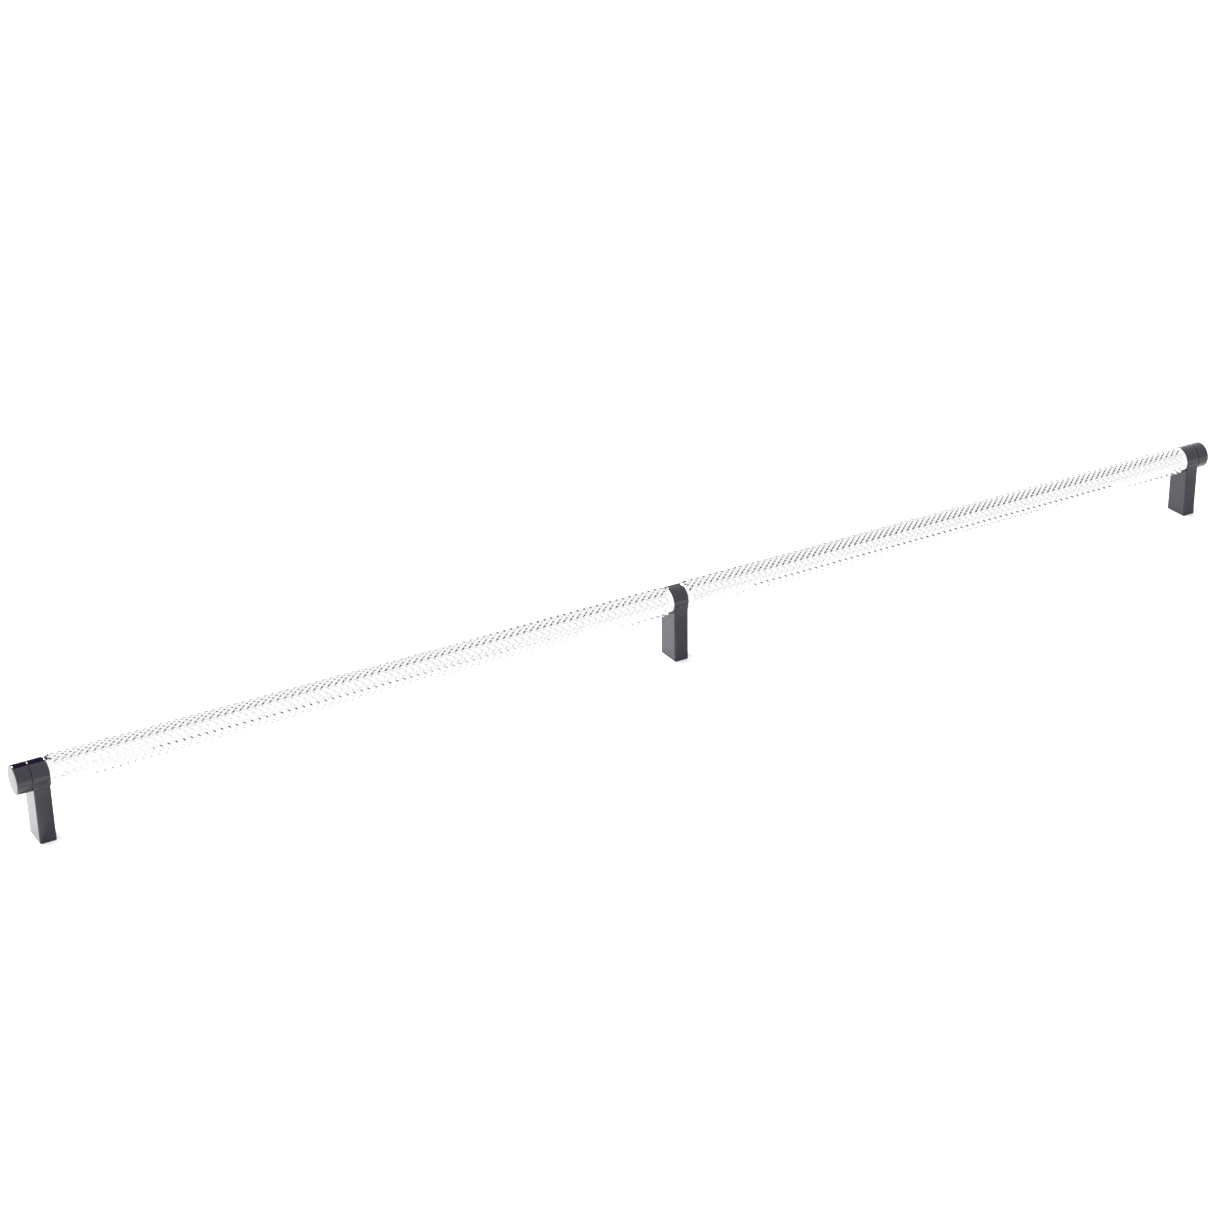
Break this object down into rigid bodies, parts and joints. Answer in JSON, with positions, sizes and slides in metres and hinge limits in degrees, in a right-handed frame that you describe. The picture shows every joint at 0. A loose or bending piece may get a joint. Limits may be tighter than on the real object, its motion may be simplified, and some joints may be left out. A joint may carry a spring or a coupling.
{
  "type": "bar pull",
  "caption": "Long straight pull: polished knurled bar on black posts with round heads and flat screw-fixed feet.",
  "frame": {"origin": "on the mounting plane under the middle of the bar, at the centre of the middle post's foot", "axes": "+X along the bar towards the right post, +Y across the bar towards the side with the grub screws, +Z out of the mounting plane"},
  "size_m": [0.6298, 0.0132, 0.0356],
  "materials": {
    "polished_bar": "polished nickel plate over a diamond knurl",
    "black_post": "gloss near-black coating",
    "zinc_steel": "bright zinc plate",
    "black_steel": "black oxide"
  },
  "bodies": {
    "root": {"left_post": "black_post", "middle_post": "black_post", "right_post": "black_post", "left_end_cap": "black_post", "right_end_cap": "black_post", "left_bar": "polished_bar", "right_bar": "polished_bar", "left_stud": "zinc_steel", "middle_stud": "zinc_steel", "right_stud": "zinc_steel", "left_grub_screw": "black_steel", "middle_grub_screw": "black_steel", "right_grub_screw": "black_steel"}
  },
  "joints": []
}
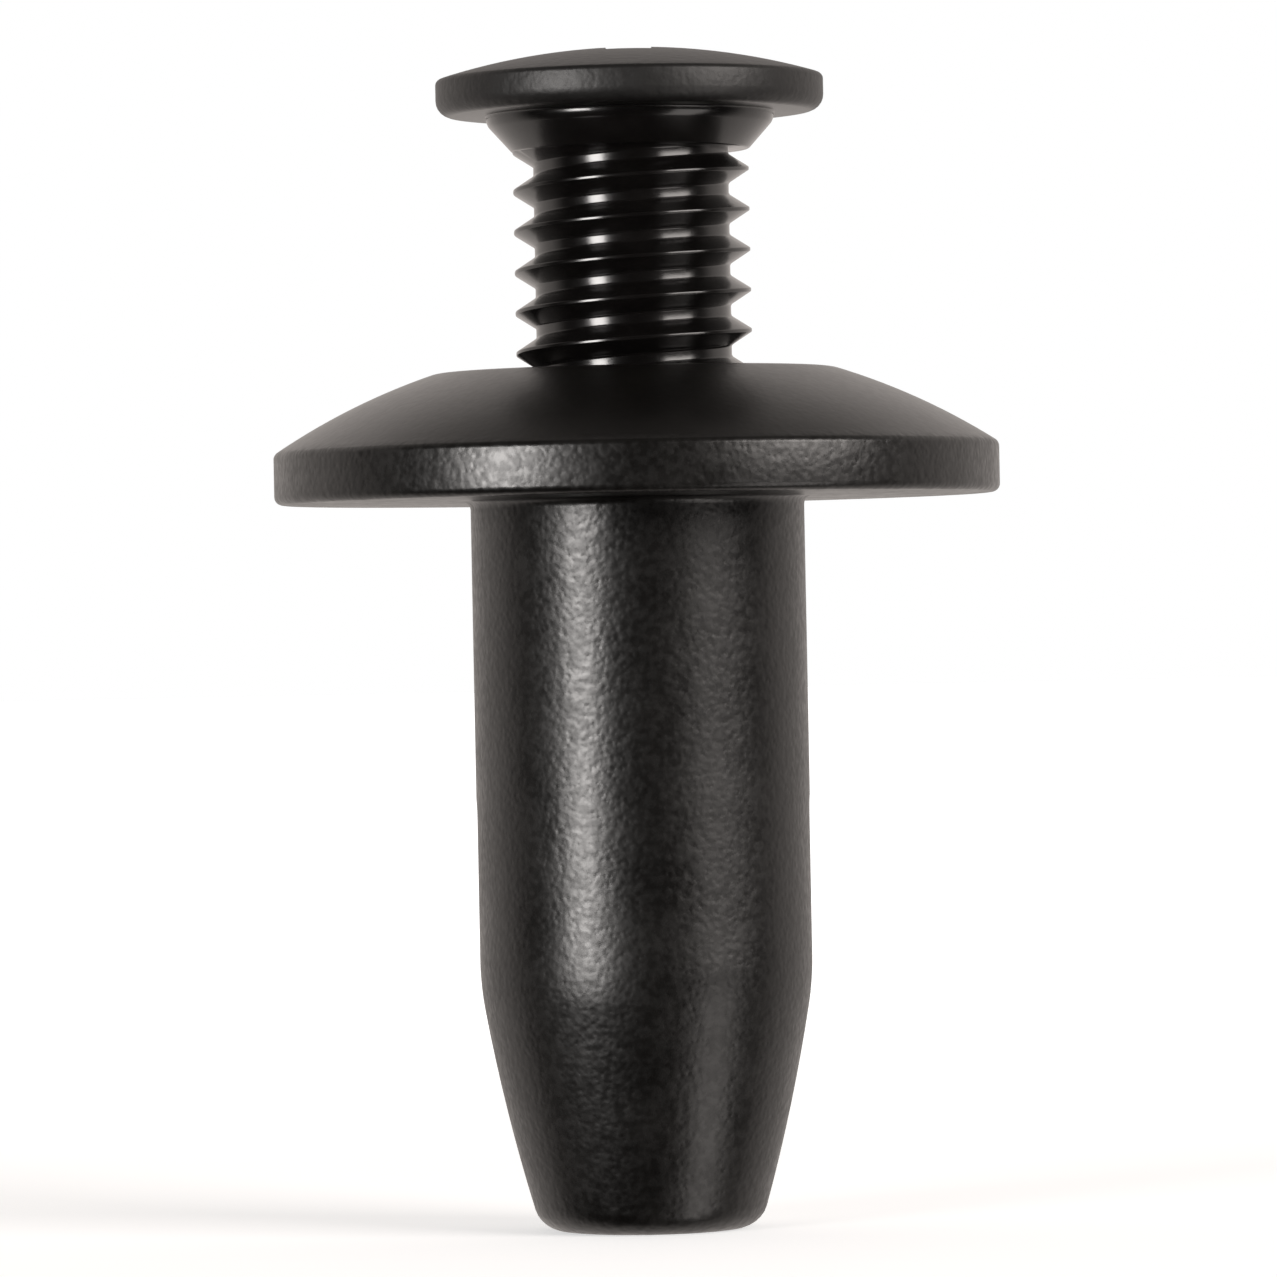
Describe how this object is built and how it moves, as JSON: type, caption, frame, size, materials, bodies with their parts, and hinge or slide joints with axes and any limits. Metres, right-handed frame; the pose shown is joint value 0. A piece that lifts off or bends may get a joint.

________________________

> Set task:
Give the material above again, word for word.

> Result:
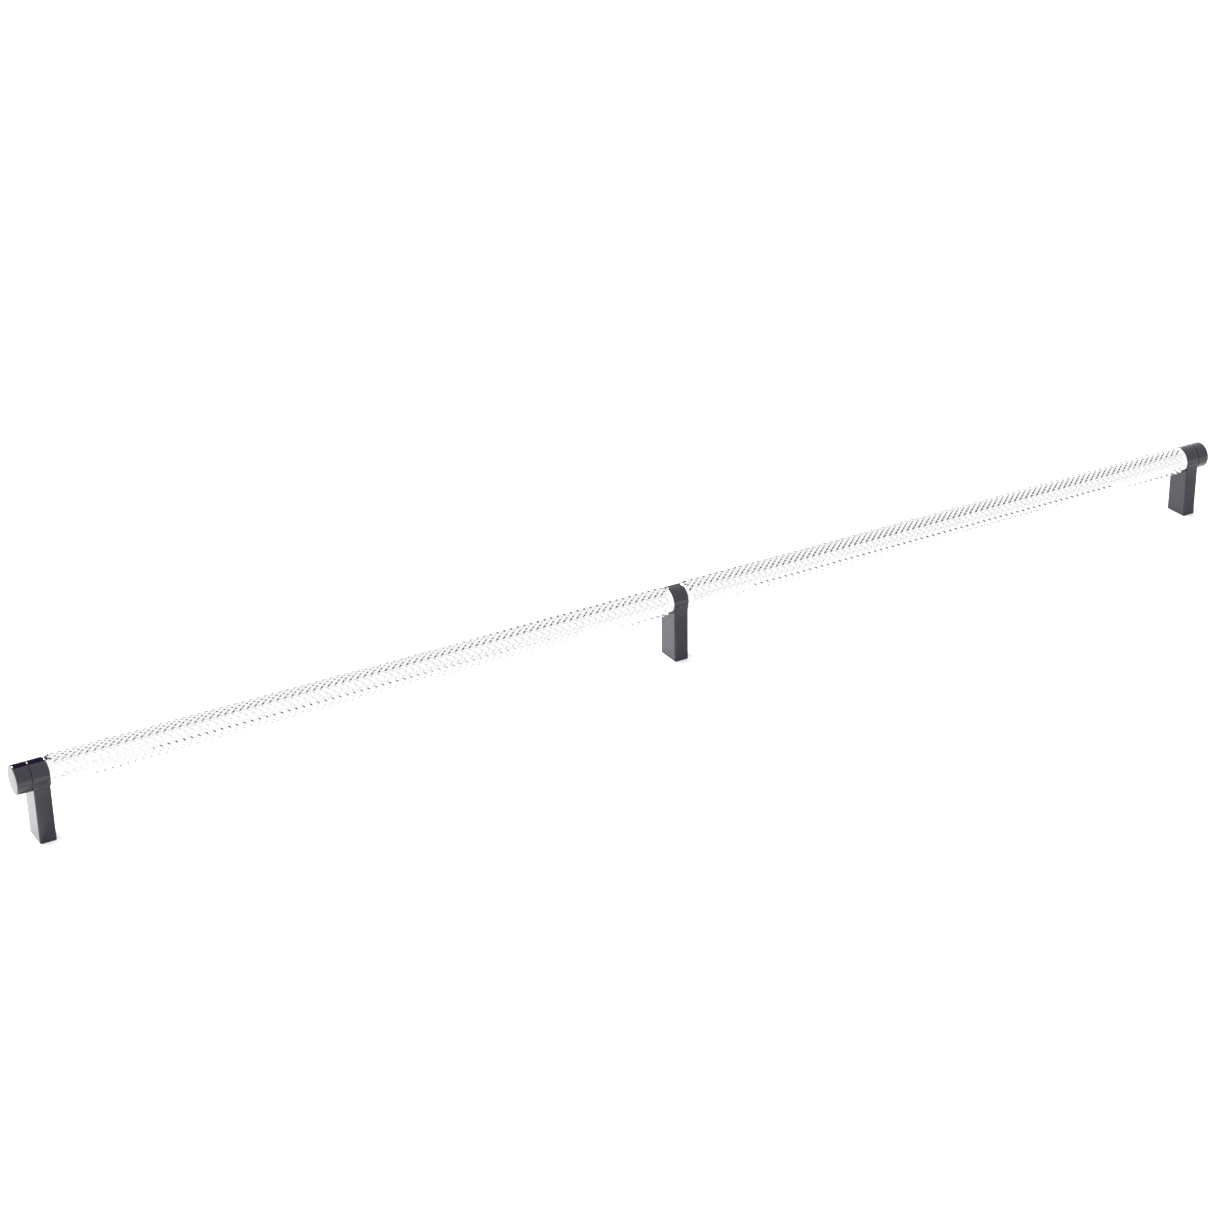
Break this object down into rigid bodies, parts and joints. Answer in JSON, with positions, sizes and slides in metres and hinge limits in degrees, in a right-handed frame that you describe. The picture shows every joint at 0. A loose or bending piece may get a joint. Limits may be tighter than on the real object, its motion may be simplified, and some joints may be left out. A joint may carry a spring or a coupling.
{
  "type": "bar pull",
  "caption": "Long straight pull: polished knurled bar on black posts with round heads and flat screw-fixed feet.",
  "frame": {"origin": "on the mounting plane under the middle of the bar, at the centre of the middle post's foot", "axes": "+X along the bar towards the right post, +Y across the bar towards the side with the grub screws, +Z out of the mounting plane"},
  "size_m": [0.6298, 0.0132, 0.0356],
  "materials": {
    "polished_bar": "polished nickel plate over a diamond knurl",
    "black_post": "gloss near-black coating",
    "zinc_steel": "bright zinc plate",
    "black_steel": "black oxide"
  },
  "bodies": {
    "root": {"left_post": "black_post", "middle_post": "black_post", "right_post": "black_post", "left_end_cap": "black_post", "right_end_cap": "black_post", "left_bar": "polished_bar", "right_bar": "polished_bar", "left_stud": "zinc_steel", "middle_stud": "zinc_steel", "right_stud": "zinc_steel", "left_grub_screw": "black_steel", "middle_grub_screw": "black_steel", "right_grub_screw": "black_steel"}
  },
  "joints": []
}
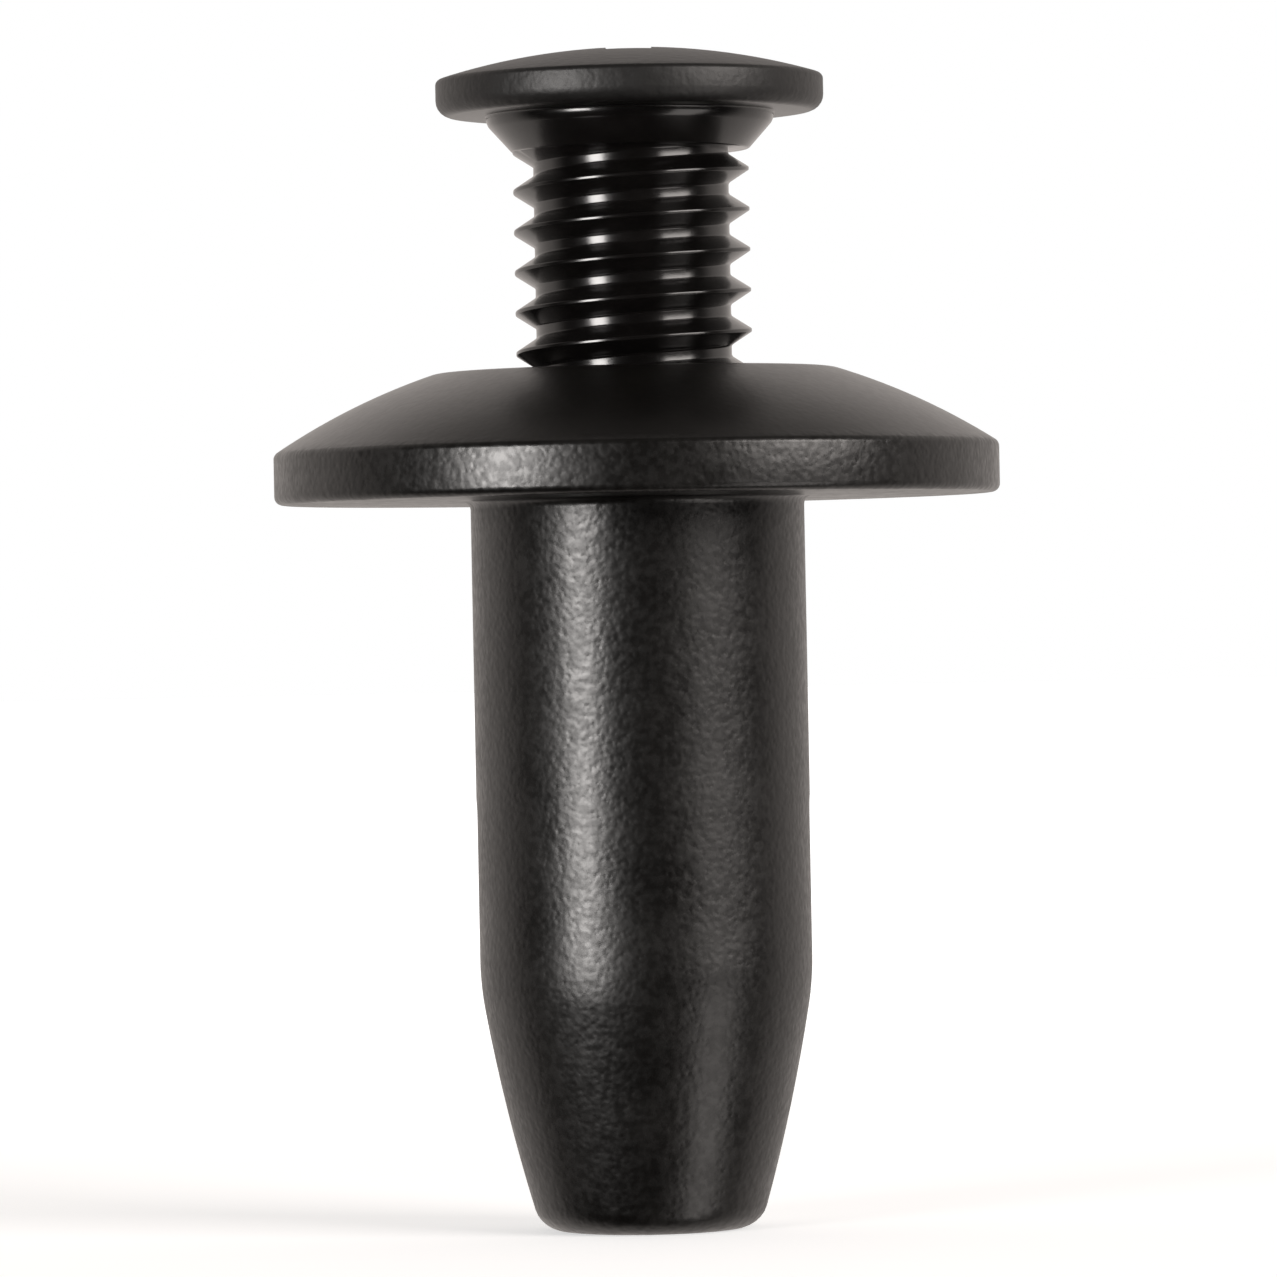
Describe how this object is built and how it moves, as JSON: type, caption, frame, size, materials, bodies with their parts, and hinge or slide joints with axes and any limits. Metres, right-handed frame; the pose shown is joint value 0. A piece that lifts off or bends may get a joint.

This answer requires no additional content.